▸ **The task**
Reproduce, word for word, only the lines from the one containing "lid_housing();" through the one containing "obj.parent = None", both included.

Some records
______

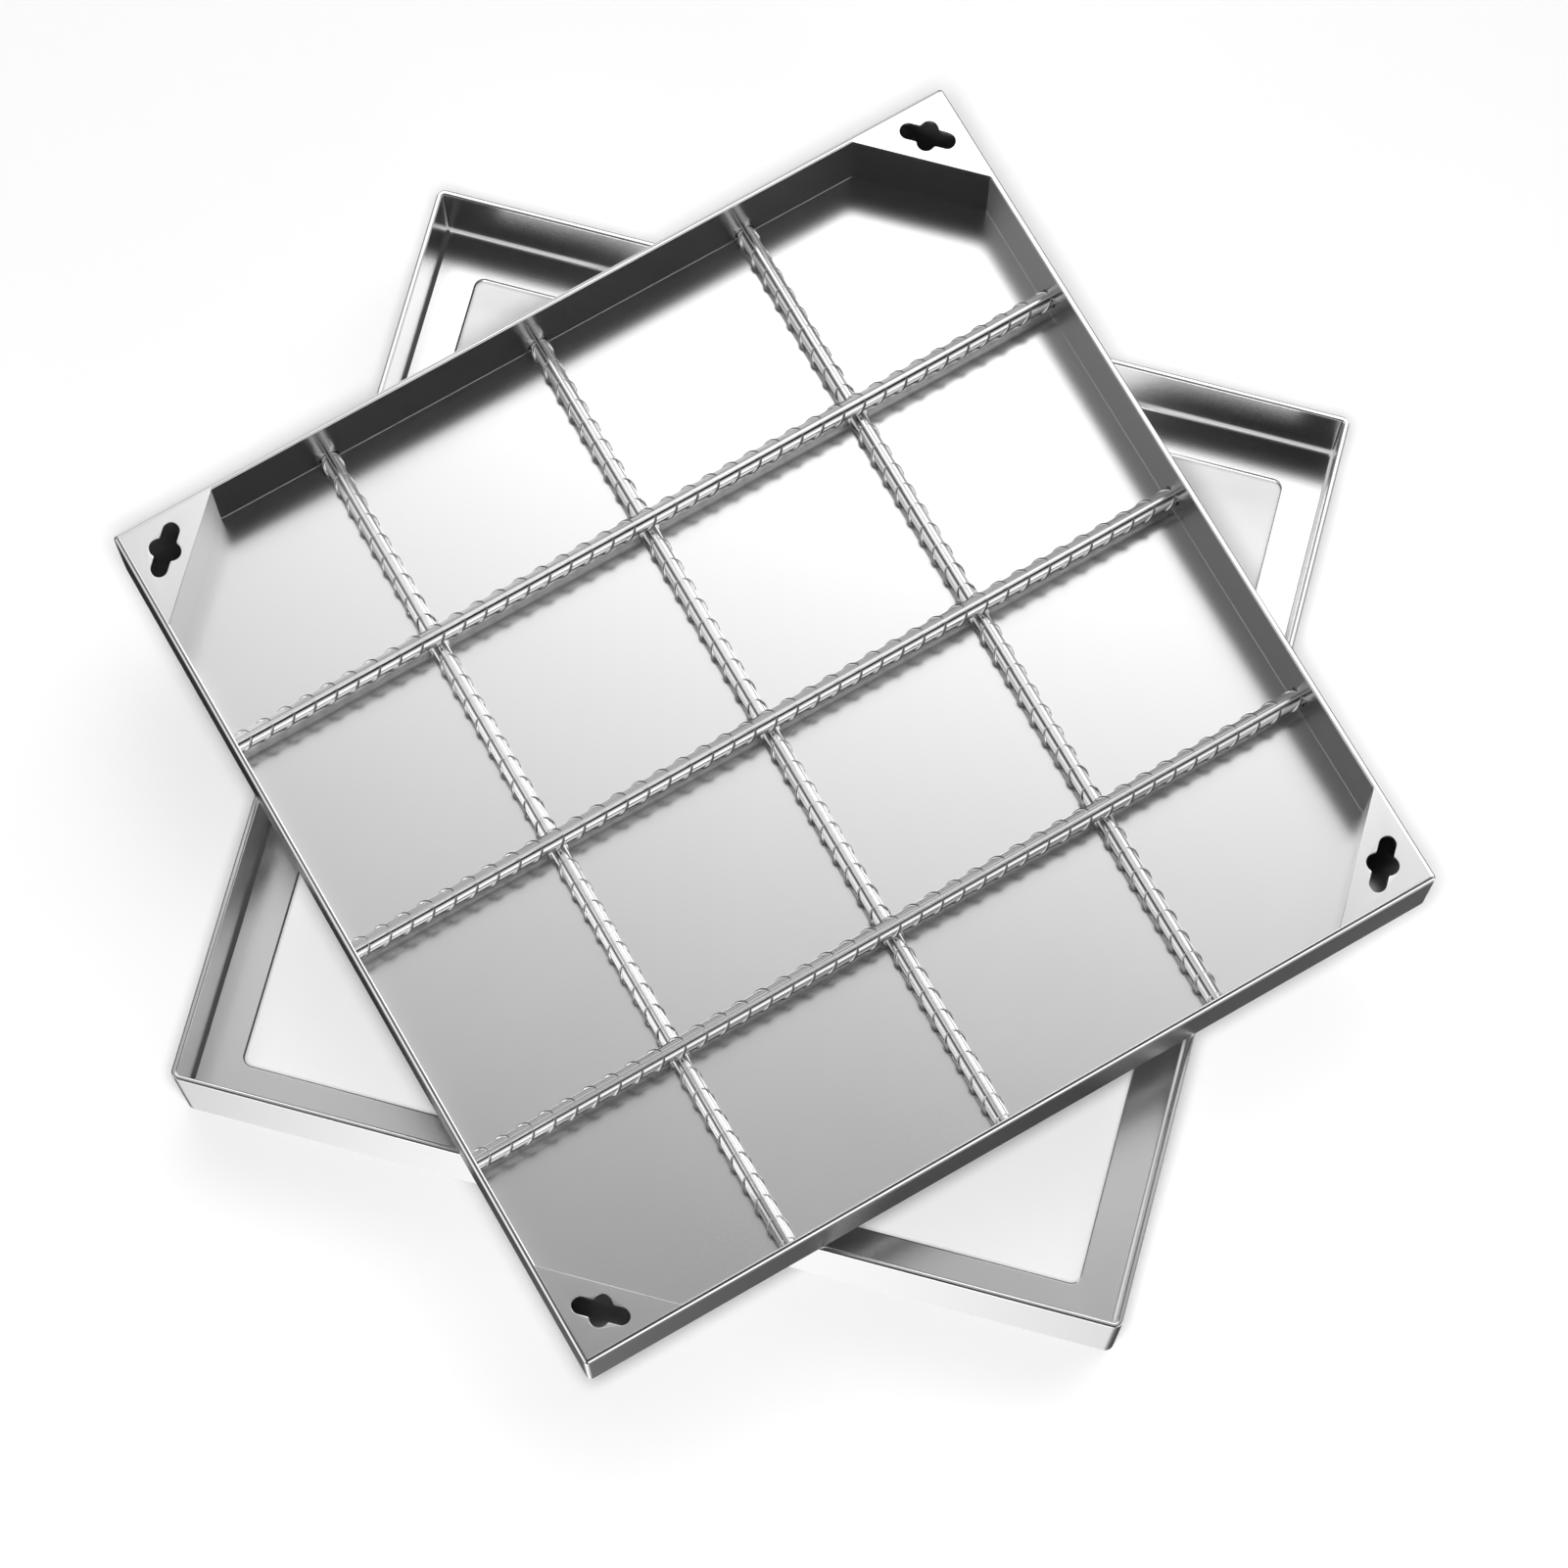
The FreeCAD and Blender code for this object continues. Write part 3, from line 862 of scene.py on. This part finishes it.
def studio_world(stage):
    """Soft round panels all about the object, on a dark studio, as the steel reflects them."""
    world = bpy.data.worlds.new("Studio")
    world.use_nodes = True
    tree = world.node_tree
    tree.nodes.clear()
    generated = add_node(tree, "ShaderNodeTexCoord").outputs["Generated"]
    direction = add_node(tree, "ShaderNodeVectorMath", {0: generated}, operation="NORMALIZE")
    total = stage.studio_base
    for azimuth, tilt, spread, radiance in STUDIO_PANELS.values():
        azimuth, tilt, spread = (math.radians(angle) for angle in (azimuth, tilt, spread))
        centre = (math.sin(tilt) * math.cos(azimuth), math.sin(tilt) * math.sin(azimuth), math.cos(tilt))
        towards = add_node(tree, "ShaderNodeVectorMath", {0: direction, 1: centre}, operation="DOT_PRODUCT")
        fade = add_node(tree, MATHS, {0: towards.outputs["Value"], 1: spread ** -2, 2: -spread ** -2},
                        operation="MULTIPLY_ADD")
        glow = add_node(tree, MATHS, {0: fade}, operation="EXPONENT")
        total = add_node(tree, MATHS, {0: glow, 1: radiance, 2: total}, operation="MULTIPLY_ADD")
    strength = add_node(tree, MATHS, {0: total, 1: stage.studio_light}, operation="MULTIPLY")
    light = add_node(tree, "ShaderNodeBackground", {"Color": (1.0, 1.0, 1.0, 1.0), "Strength": strength})
    add_node(tree, "ShaderNodeOutputWorld", {0: light})
    return world


class PAVINGCOVER_OT_stage(bpy.types.Operator):
    """Set the floor, the studio light and the camera"""
    bl_idname = "paving_cover.stage"
    bl_label = "Stage"

    def execute(self, context):
        stage = context.scene.paving_cover.stage
        bm = bmesh.new()
        bmesh.ops.create_grid(bm, x_segments=1, y_segments=1, size=stage.floor_side / 2)
        floor = mesh_piece("studio_floor", bm, shared_material(seamless_paper))
        floor.visible_glossy = False
        floor.visible_shadow = False
        context.scene.world = studio_world(stage)
        self.hang_lamp(context, stage)
        self.camera(context, stage)
        context.scene.view_settings.view_transform = "Standard"
        return {"FINISHED"}

    def hang_lamp(self, context, stage):
        """Large lamp overhead that whitens the floor and stays out of the steel's reflections."""
        lamp = bpy.data.lights.new("floor_fill", "AREA")
        lamp.shape = "DISK"
        lamp.size = stage.lamp_width
        lamp.energy = stage.floor_lamp
        holder = bpy.data.objects.new("floor_fill", lamp)
        holder.location = stage.lamp_place
        holder.rotation_euler = (-holder.location).to_track_quat("-Z", "Y").to_euler()
        holder.visible_glossy = False
        context.scene.collection.objects.link(holder)

    def camera(self, context, stage):
        """Camera at the photograph's place, looking down on the cover."""
        lens = bpy.data.cameras.new("photograph")
        lens.sensor_width = 36.0
        lens.lens = stage.camera_lens
        lens.clip_end = 50.0
        camera = bpy.data.objects.new("photograph", lens)
        ahead = Vector(stage.camera_ahead).normalized()
        right = ahead.cross(Vector((0, 0, 1))).normalized()
        above = right.cross(ahead)
        upright = Matrix((right, above, -ahead)).transposed()
        turned = upright @ Matrix.Rotation(stage.camera_roll, 3, "Z")
        camera.matrix_world = Matrix.Translation(Vector(stage.camera_place)) @ turned.to_4x4()
        context.scene.collection.objects.link(camera)
        context.scene.camera = camera


OPERATORS = (PAVINGCOVER_OT_tray, PAVINGCOVER_OT_key_plates, PAVINGCOVER_OT_webs, PAVINGCOVER_OT_bars,
             PAVINGCOVER_OT_frame_wall, PAVINGCOVER_OT_ledge, PAVINGCOVER_OT_stage)


class PAVINGCOVER_PT_panel(bpy.types.Panel):
    """Buttons for the pieces, and the sizes that they follow"""
    bl_idname = "PAVINGCOVER_PT_panel"
    bl_label = "Paving cover"
    bl_space_type = "VIEW_3D"
    bl_region_type = "UI"
    bl_category = "Paving cover"

    def draw(self, context):
        for operator in OPERATORS:
            self.layout.operator(operator.bl_idname)
        settings = context.scene.paving_cover
        for group in (settings.sheet, settings.key_plate, settings.bar, settings.finish, settings.stage):
            box = self.layout.box()
            for name in group.bl_rna.properties.keys():
                if name not in ("rna_type", "name"):
                    box.prop(group, name)


CLASSES = (PAVINGCOVER_PG_sheet, PAVINGCOVER_PG_key_plate, PAVINGCOVER_PG_bar, PAVINGCOVER_PG_finish,
           PAVINGCOVER_PG_stage, PAVINGCOVER_PG_settings, *OPERATORS, PAVINGCOVER_PT_panel)


def register():
    for cls in CLASSES:
        bpy.utils.register_class(cls)
    bpy.types.Scene.paving_cover = PointerProperty(type=PAVINGCOVER_PG_settings)


def unregister():
    del bpy.types.Scene.paving_cover
    for cls in reversed(CLASSES):
        bpy.utils.unregister_class(cls)


def main():
    register()
    bpy.ops.paving_cover.tray()
    bpy.ops.paving_cover.key_plates()
    bpy.ops.paving_cover.webs()
    bpy.ops.paving_cover.bars()
    bpy.ops.paving_cover.frame_wall()
    bpy.ops.paving_cover.ledge()
    bpy.ops.paving_cover.stage()


if __name__ == "__main__":
    main()
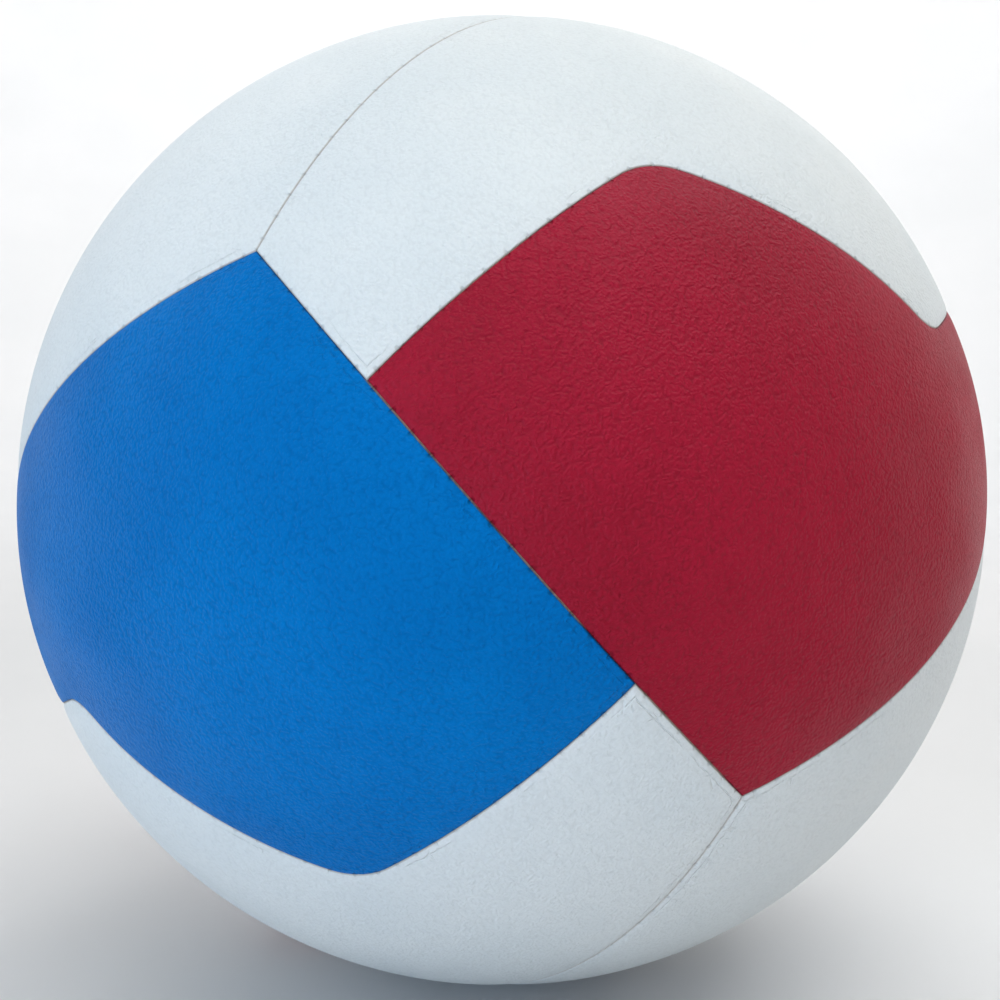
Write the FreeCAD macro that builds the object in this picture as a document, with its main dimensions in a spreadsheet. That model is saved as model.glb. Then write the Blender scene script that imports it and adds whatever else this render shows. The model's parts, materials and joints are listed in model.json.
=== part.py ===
import FreeCAD, Part
import math
import os

import Sketcher

# A weighted training ball: ten stitched leather panels over cloth linings, a
# loaded rubber shell in two halves, an air bladder and its needle valve.
#
# The panels follow a cube drawn on a sphere. Two opposite faces of the cube are
# the cap panels. Each of the four faces between them is split by a Z-shaped
# seam into two equal panels, and half a turn about the face's middle swaps them.
#
# Row frame: origin at the ball's centre, +Z up. The axis through the two caps
# lies in the XZ plane and leans towards -X.

doc = FreeCAD.newDocument("training_ball")

# ---------------------------------------------------------------- sizes, in mm
SIZES = [
    ("BallRadius", 105.0, "outside of the leather"),
    ("CapLean", 42.5, "degrees from +Z to the cap axis, towards -X"),
    ("CoverWall", 1.8, "synthetic leather panel"),
    ("LiningWall", 2.0, "foam-backed cloth glued under each panel"),
    ("WeightWall", 3.5, "loaded rubber shell"),
    ("BladderWall", 1.2, "butyl bladder"),
    ("EdgeRoll", 1.5, "rounding of a panel's outer edge at a seam"),
    ("TeeHeight", 47.0, "from a face's mid-height to the end of its Z seam"),
    ("ElbowAcross", 17.5, "from a face's middle to an elbow of the Z, across"),
    ("ElbowUp", 30.5, "from a face's middle to an elbow of the Z, up"),
    ("ElbowRound", 15.0, "radius of the Z seam's elbows"),
    ("WedgeInner", 50.0, "where the panel wedges start"),
    ("WedgeOuter", 115.0, "where the panel wedges end"),
    ("ThreadRadius", 0.35, "sewing thread"),
    ("ThreadDepth", 0.43, "thread's centre below the ball's surface"),
    ("ThreadGap", 1.2, "thread stops short of each seam junction by this"),
    ("StemRadius", 4.5, "valve stem"),
    ("HeadDrop", 1.0, "valve head below the ball's surface"),
    ("PatchRadius", 19.0, "patch around the valve, inside the bladder"),
    ("PatchWall", 0.8, "patch around the valve"),
    ("FlangeRadius", 13.0, "valve flange"),
    ("FlangeWall", 1.5, "valve flange"),
    ("CoreRadius", 2.2, "self-sealing valve core"),
    ("CoreDrop", 1.6, "core's top below the ball's surface"),
    ("CoreLength", 10.4, "self-sealing valve core"),
    ("NeedleRadius", 1.25, "hole for an inflating needle"),
    ("MouthRadius", 1.9, "countersink at the top of the needle hole"),
    ("MouthDepth", 1.2, "countersink at the top of the needle hole"),
    ("Overrun", 4.0, "how far a cutting tool runs past what it cuts"),
]

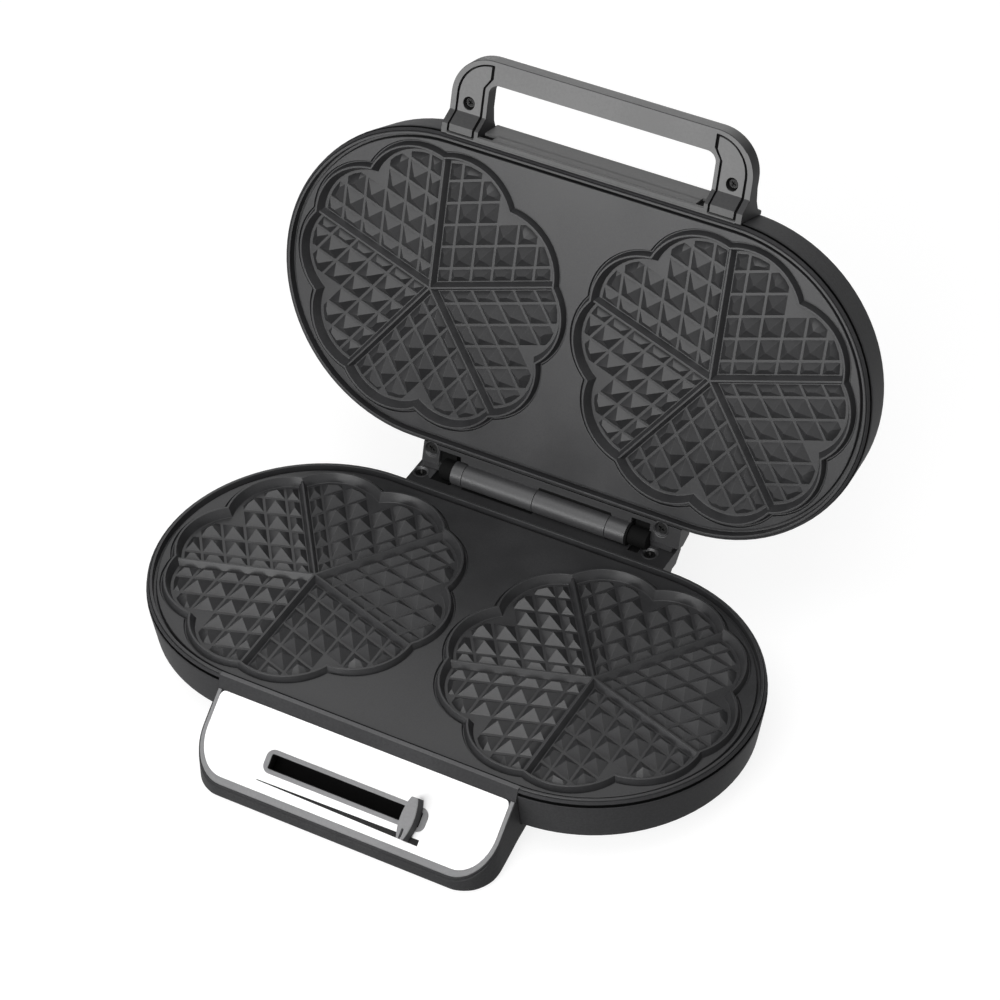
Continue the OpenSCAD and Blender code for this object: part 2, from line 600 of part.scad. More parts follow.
lower_housing();
control_housing();
control_border();
control_fascia();
slot_bezel();
slider_guide();
control_screws();
lower_cooking_plate();
lower_heating_element();
lower_reflector();
lower_reflector_screws();
lower_plate_screws();
bottom_cover();
bottom_cover_screws();
rubber_feet();
thermostat();
terminal_block();
cord_gland();
base_hinge_block();
base_hinge_inserts();
base_hinge_screws();
hinge_pin();
slider_carriage();
slider_knob();
slider_knob_cap();
lid_housing();
upper_cooking_plate();
upper_heating_element();
upper_reflector();
upper_reflector_screws();
upper_plate_screws();
lid_screw_plugs();
lid_hinge_block();
lid_hinge_inserts();
lid_hinge_screws();
handle_frame();
handle_inlay_left();
handle_inlay_right();
handle_screws();
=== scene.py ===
import json
from math import atan2, cos, hypot, pi, radians, sin, sqrt, tan

import bmesh
import bpy
from mathutils import Matrix, Vector


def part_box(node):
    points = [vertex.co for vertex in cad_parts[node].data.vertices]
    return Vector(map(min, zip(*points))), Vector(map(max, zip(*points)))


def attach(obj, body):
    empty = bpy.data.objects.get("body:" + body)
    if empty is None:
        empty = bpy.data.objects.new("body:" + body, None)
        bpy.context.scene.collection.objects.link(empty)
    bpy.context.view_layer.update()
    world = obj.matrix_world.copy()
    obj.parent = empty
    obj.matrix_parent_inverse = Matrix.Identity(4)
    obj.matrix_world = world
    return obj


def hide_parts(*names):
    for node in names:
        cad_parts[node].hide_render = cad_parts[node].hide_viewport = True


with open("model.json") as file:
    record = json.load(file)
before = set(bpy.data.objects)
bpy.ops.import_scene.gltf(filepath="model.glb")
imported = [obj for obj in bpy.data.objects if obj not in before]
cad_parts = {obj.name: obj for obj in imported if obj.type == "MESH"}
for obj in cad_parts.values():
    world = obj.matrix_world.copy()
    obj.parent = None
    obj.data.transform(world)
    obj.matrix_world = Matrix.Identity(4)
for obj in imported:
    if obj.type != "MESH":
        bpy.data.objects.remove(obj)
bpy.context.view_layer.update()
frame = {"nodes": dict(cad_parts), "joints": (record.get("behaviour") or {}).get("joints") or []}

scene = bpy.context.scene
scene.view_settings.view_transform = "Standard"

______

▸ **Solution to this problem**
lid_housing();
upper_cooking_plate();
upper_heating_element();
upper_reflector();
upper_reflector_screws();
upper_plate_screws();
lid_screw_plugs();
lid_hinge_block();
lid_hinge_inserts();
lid_hinge_screws();
handle_frame();
handle_inlay_left();
handle_inlay_right();
handle_screws();
=== scene.py ===
import json
from math import atan2, cos, hypot, pi, radians, sin, sqrt, tan

import bmesh
import bpy
from mathutils import Matrix, Vector


def part_box(node):
    points = [vertex.co for vertex in cad_parts[node].data.vertices]
    return Vector(map(min, zip(*points))), Vector(map(max, zip(*points)))


def attach(obj, body):
    empty = bpy.data.objects.get("body:" + body)
    if empty is None:
        empty = bpy.data.objects.new("body:" + body, None)
        bpy.context.scene.collection.objects.link(empty)
    bpy.context.view_layer.update()
    world = obj.matrix_world.copy()
    obj.parent = empty
    obj.matrix_parent_inverse = Matrix.Identity(4)
    obj.matrix_world = world
    return obj


def hide_parts(*names):
    for node in names:
        cad_parts[node].hide_render = cad_parts[node].hide_viewport = True


with open("model.json") as file:
    record = json.load(file)
before = set(bpy.data.objects)
bpy.ops.import_scene.gltf(filepath="model.glb")
imported = [obj for obj in bpy.data.objects if obj not in before]
cad_parts = {obj.name: obj for obj in imported if obj.type == "MESH"}
for obj in cad_parts.values():
    world = obj.matrix_world.copy()
    obj.parent = None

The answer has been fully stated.